Garage treatment deserves special attention. On small lots, the garage often dominates the front elevation unless it is carefully integrated. Recessed placement, side-entry options where possible, or a stronger front porch presence can improve the overall composition. The goal is a home that feels welcoming and well-proportioned, not one where the garage door is the main design statement.

When to modify a stock plan and when to go custom

For many small lot projects, a well-crafted ready-to-build plan can provide an efficient starting point. The advantage is speed and clarity, especially when the plan already reflects practical circulation, strong room relationships, and construction-minded detailing.

That said, small lots leave less margin for generic solutions. If your site has unusual setbacks, slope, access constraints, or privacy challenges, plan modification may be necessary. Moving a stair, shifting a garage, adjusting window locations, or reworking outdoor living space can make a major difference in how well the home fits the lot.

Custom design becomes more valuable when the site is especially constrained or your lifestyle priorities are highly specific. The best decision is usually the one that gives you a home that works from both the street and the inside out. At 8 Twenty One Home Design, that planning mindset is what turns a compact footprint into a home that feels intentional rather than compromised.
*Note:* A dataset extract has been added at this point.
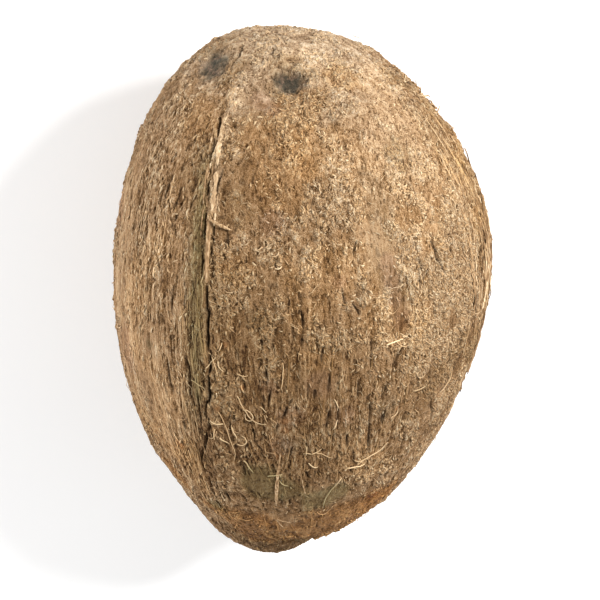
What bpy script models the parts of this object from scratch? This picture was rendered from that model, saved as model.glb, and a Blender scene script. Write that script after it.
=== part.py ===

The best guide to planning small lot homes is practical

Small lot homes reward discipline. Every choice carries more weight, from the width of a hallway to the placement of a single window. But that does not mean the result has to feel tight or limited. It means the design has to earn its square footage.

If you approach the process with a clear understanding of the lot, a realistic sense of how you live, and a floor plan shaped around function first, a smaller site can produce a home with real presence and long-term comfort. The goal is not to make a small lot behave like a large one. It is to design a home that fits so well, it never feels like less.